I was unclear. The U.S. understood that war with Japan was likely enough that selling them oil was arming the enemy. The U.S. had started drafting troops nearly a full year before the full embargo. In 1941, we added nearly 2 million men to the military. Lend-Lease started before the embargo and the U.S. publicly committed to arming Germany and Japan's enemies. (Wanting to send oil to Britain was another reason for not sending it to Japan.) The U.S. knew that Japan was very angry, but I believe the consensus was that Japan wouldn't start a war with the United States. Instead, it was expected that once the U.S. was at war with Hitler, the Tripartite Pact would bring Japan to attack the U.S. War with Hitler was expected to come shortly.

While it is true that other restrictions started before all of this, those restrictions were limited to military goods (or at least goods with few civilian uses) and it is my belief that the U.S. would have been morally culpable if it hadn't taken at least some of them.
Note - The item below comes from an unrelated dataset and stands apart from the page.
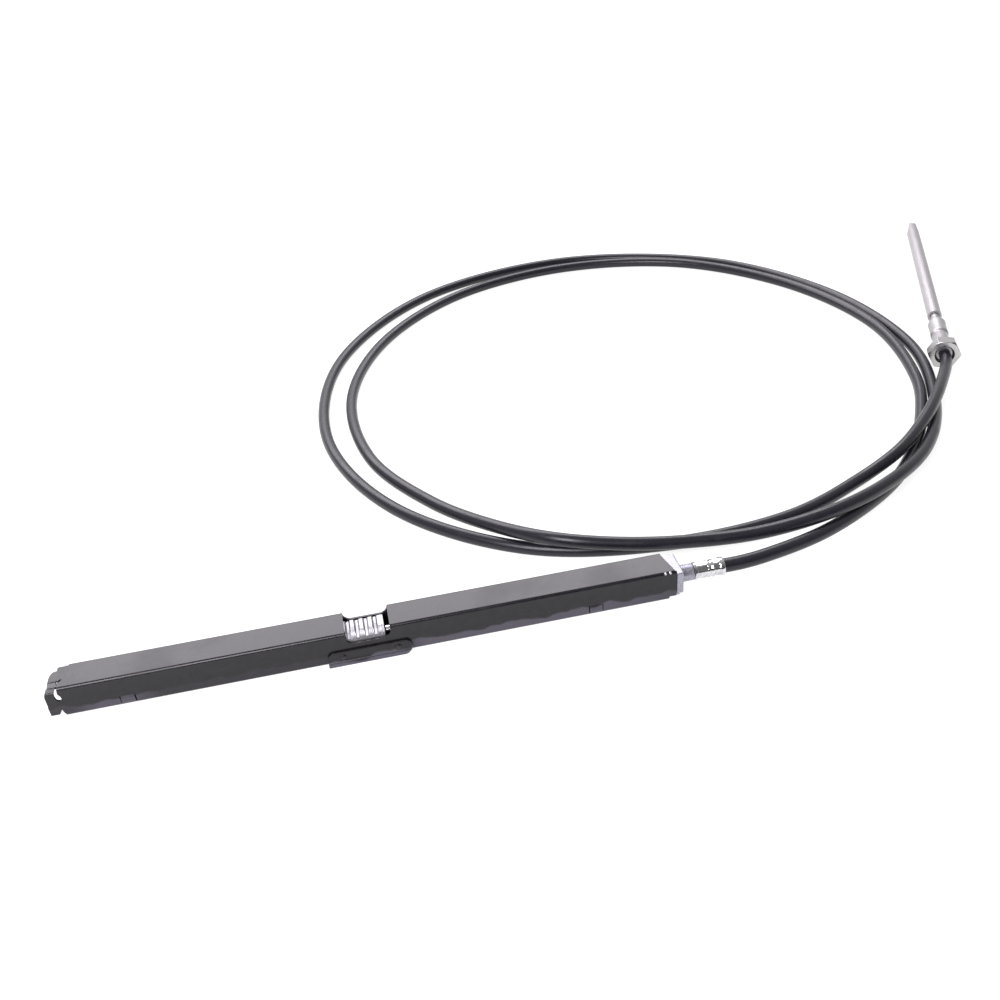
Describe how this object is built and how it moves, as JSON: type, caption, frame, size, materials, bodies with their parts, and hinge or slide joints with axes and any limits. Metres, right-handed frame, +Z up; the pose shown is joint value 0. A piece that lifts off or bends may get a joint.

The invasion of China was very brutal and U.S. leaders have been harshly criticized for selling military goods to countries with better records on human rights.

Also, the type of restriction is very different. The U.S. was refraining from selling domestically produced oil to Japan. In Iran, the U.S. is threatening to stop them from selling their oil to others. The moral case for not selling your own exports surely requires a lower bar than trying to stop somebody else from selling theirs.

Do we expect Iraq to look at N.Korea and Libya and not see the regime-preserving value of nukes?

That is indeed the crux of the issue right there. A very real concern to my mind.

There is of course no need to give me last word. History is open to many interpretations.